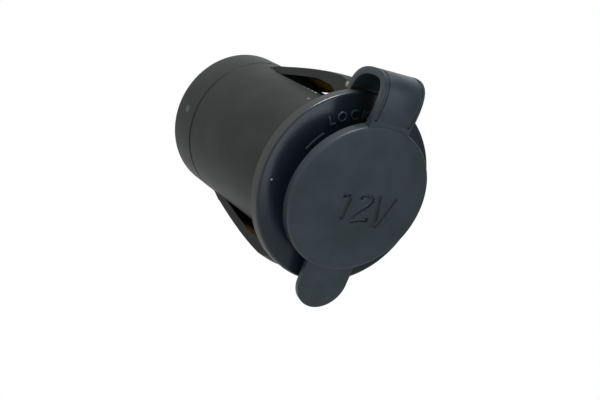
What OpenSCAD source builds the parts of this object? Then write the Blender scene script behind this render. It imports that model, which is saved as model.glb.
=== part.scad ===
// Panel-mounted 12 volt power socket for a vehicle or boat, with a soft sealing cap on a strap.
// The socket axis runs along Y and the mouth looks towards -Y.
// The origin is on that axis, in the plane of the flange's rear face, and +Z is up.

/* [Flange and neck] */
// Diameter of the flange that covers the edge of the panel hole
flange_d = 42.5; // [41:0.1:46]
// Thickness of the flange
flange_t = 2.5; // [2.2:0.1:3.2]
// Radius of the rounded front edge of the flange
flange_round = 0.6; // [0.2:0.1:0.9]
// Diameter of the neck round the mouth
neck_d = 27.2; // [26.8:0.1:28]
// Height of the neck above the flange
neck_h = 1.6; // [1:0.1:1.7]
// Diameter of the recess in the neck, in front of the contact shell
mouth_d = 24; // [23.8:0.1:24.4]
// Thickness of the seat that carries the lip of the contact shell
seat_t = 0.9; // [0.8:0.1:1.1]

/* [Twist lock] */
// Outer diameter of the tracks for the plug's lugs
track_d = 26.6; // [26:0.1:26.6]
// Width of the entry notches
notch_w = 4; // [3:0.1:5]
// Height of the tracks along the axis
track_h = 1.2; // [1:0.1:1.4]
// Angle through which the plug turns to lock
track_turn = 45; // [30:1:60]

/* [Barrel] */
// Outer diameter of the barrel
barrel_d = 34.6; // [33.6:0.1:36]
// Thickness of the barrel's wall
barrel_wall = 1.8; // [1.4:0.1:2]
// Thickness of the inner wall that carries the contacts
bulkhead_t = 2; // [1.8:0.1:3]
// Length of the barrel behind the inner wall
chamber_len = 4.7; // [4.2:0.1:7]
// Depth of the chamfers that form the dark joint line to the rear cover
joint_line = 0.35; // [0.2:0.05:0.6]

/* [Snap arms] */
// Width of the windows in the barrel
window_w = 14.2; // [14:0.1:17]
// Radius of the corners of the windows
window_round = 1.1; // [0.4:0.1:1.1]
// Width of a snap arm
arm_w = 12.8; // [11:0.1:13]
// Radius from the socket axis to the crest of a free arm
arm_crest_r = 22.2; // [21.8:0.1:22.8]
// Height of an arm's back above the barrel, at its root
arm_heel = 1.1; // [0.7:0.1:1.3]
// Length of the heel that carries this height down to the barrel
arm_heel_len = 4.2; // [2:0.1:5]
// Thickness of an arm at its root
arm_t = 1.6; // [1.4:0.1:1.8]
// Thickness of an arm in its middle
arm_crest_t = 2.6; // [2.2:0.1:3]
// Depth of the nose of an arm, from its crest towards the socket axis
arm_nose = 4.2; // [3.6:0.1:5]
// Angle by which use has left the upper arm standing out, and the lower arm in
arm_set = 0.3; // [0:0.1:0.8]
// Thickest panel that fits between the sealing ring and the tips of the arms
panel_t = 2.1; // [1.6:0.1:2.4]
// Distance from the flange to the root of an arm
arm_root_y = 31.5; // [30.5:0.1:31.7]
// Gap between the root of an arm and the end of its window
arm_gap = 0.45; // [0.4:0.05:0.6]

/* [Contact shell] */
// Inner diameter of the shell that takes the plug
bore_d = 21; // [20.9:0.1:21.2]
// Depth of the bore from its lip to its base
bore_depth = 34; // [33.6:0.1:38]
// Thickness of the shell's sheet
shell_t = 0.6; // [0.5:0.05:0.7]
// Diameter of the shell's lip
lip_d = 23.8; // [23:0.1:23.8]
// Length of the narrower nose at the shell's base
nose_len = 3.4; // [3.2:0.1:5]
// Step in radius from the bore to that nose
nose_step = 0.6; // [0.4:0.05:0.7]
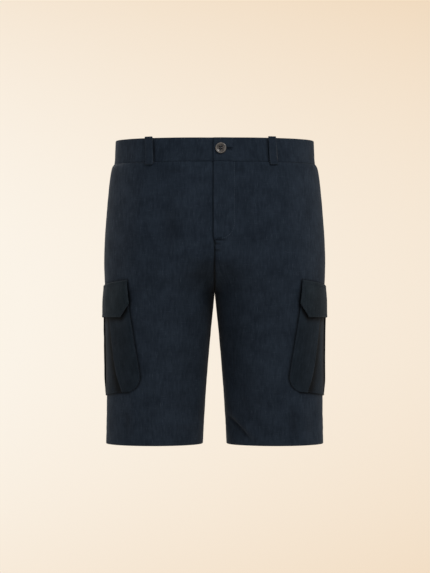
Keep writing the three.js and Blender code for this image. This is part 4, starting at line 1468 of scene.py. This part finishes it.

********************

> **Directions**
Every line of the records above needs to be given again exactly.

> **Result for this task**
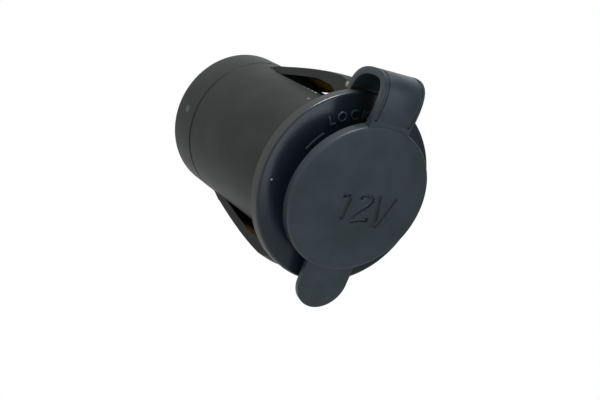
What OpenSCAD source builds the parts of this object? Then write the Blender scene script behind this render. It imports that model, which is saved as model.glb.
=== part.scad ===
// Panel-mounted 12 volt power socket for a vehicle or boat, with a soft sealing cap on a strap.
// The socket axis runs along Y and the mouth looks towards -Y.
// The origin is on that axis, in the plane of the flange's rear face, and +Z is up.

/* [Flange and neck] */
// Diameter of the flange that covers the edge of the panel hole
flange_d = 42.5; // [41:0.1:46]
// Thickness of the flange
flange_t = 2.5; // [2.2:0.1:3.2]
// Radius of the rounded front edge of the flange
flange_round = 0.6; // [0.2:0.1:0.9]
// Diameter of the neck round the mouth
neck_d = 27.2; // [26.8:0.1:28]
// Height of the neck above the flange
neck_h = 1.6; // [1:0.1:1.7]
// Diameter of the recess in the neck, in front of the contact shell
mouth_d = 24; // [23.8:0.1:24.4]
// Thickness of the seat that carries the lip of the contact shell
seat_t = 0.9; // [0.8:0.1:1.1]

/* [Twist lock] */
// Outer diameter of the tracks for the plug's lugs
track_d = 26.6; // [26:0.1:26.6]
// Width of the entry notches
notch_w = 4; // [3:0.1:5]
// Height of the tracks along the axis
track_h = 1.2; // [1:0.1:1.4]
// Angle through which the plug turns to lock
track_turn = 45; // [30:1:60]

/* [Barrel] */
// Outer diameter of the barrel
barrel_d = 34.6; // [33.6:0.1:36]
// Thickness of the barrel's wall
barrel_wall = 1.8; // [1.4:0.1:2]
// Thickness of the inner wall that carries the contacts
bulkhead_t = 2; // [1.8:0.1:3]
// Length of the barrel behind the inner wall
chamber_len = 4.7; // [4.2:0.1:7]
// Depth of the chamfers that form the dark joint line to the rear cover
joint_line = 0.35; // [0.2:0.05:0.6]

/* [Snap arms] */
// Width of the windows in the barrel
window_w = 14.2; // [14:0.1:17]
// Radius of the corners of the windows
window_round = 1.1; // [0.4:0.1:1.1]
// Width of a snap arm
arm_w = 12.8; // [11:0.1:13]
// Radius from the socket axis to the crest of a free arm
arm_crest_r = 22.2; // [21.8:0.1:22.8]
// Height of an arm's back above the barrel, at its root
arm_heel = 1.1; // [0.7:0.1:1.3]
// Length of the heel that carries this height down to the barrel
arm_heel_len = 4.2; // [2:0.1:5]
// Thickness of an arm at its root
arm_t = 1.6; // [1.4:0.1:1.8]
// Thickness of an arm in its middle
arm_crest_t = 2.6; // [2.2:0.1:3]
// Depth of the nose of an arm, from its crest towards the socket axis
arm_nose = 4.2; // [3.6:0.1:5]
// Angle by which use has left the upper arm standing out, and the lower arm in
arm_set = 0.3; // [0:0.1:0.8]
// Thickest panel that fits between the sealing ring and the tips of the arms
panel_t = 2.1; // [1.6:0.1:2.4]
// Distance from the flange to the root of an arm
arm_root_y = 31.5; // [30.5:0.1:31.7]
// Gap between the root of an arm and the end of its window
arm_gap = 0.45; // [0.4:0.05:0.6]

/* [Contact shell] */
// Inner diameter of the shell that takes the plug
bore_d = 21; // [20.9:0.1:21.2]
// Depth of the bore from its lip to its base
bore_depth = 34; // [33.6:0.1:38]
// Thickness of the shell's sheet
shell_t = 0.6; // [0.5:0.05:0.7]
// Diameter of the shell's lip
lip_d = 23.8; // [23:0.1:23.8]
// Length of the narrower nose at the shell's base
nose_len = 3.4; // [3.2:0.1:5]
// Step in radius from the bore to that nose
nose_step = 0.6; // [0.4:0.05:0.7]
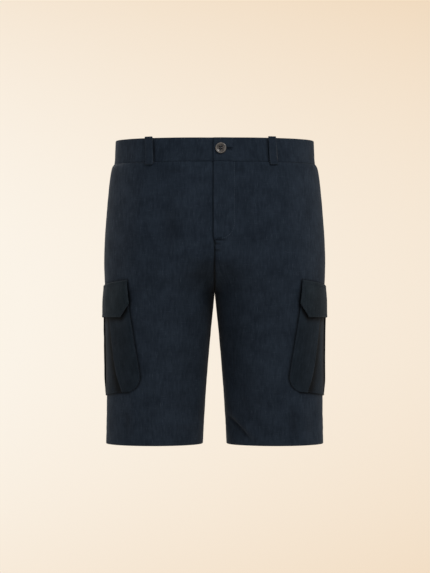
Keep writing the three.js and Blender code for this image. This is part 4, starting at line 1468 of scene.py. This part finishes it.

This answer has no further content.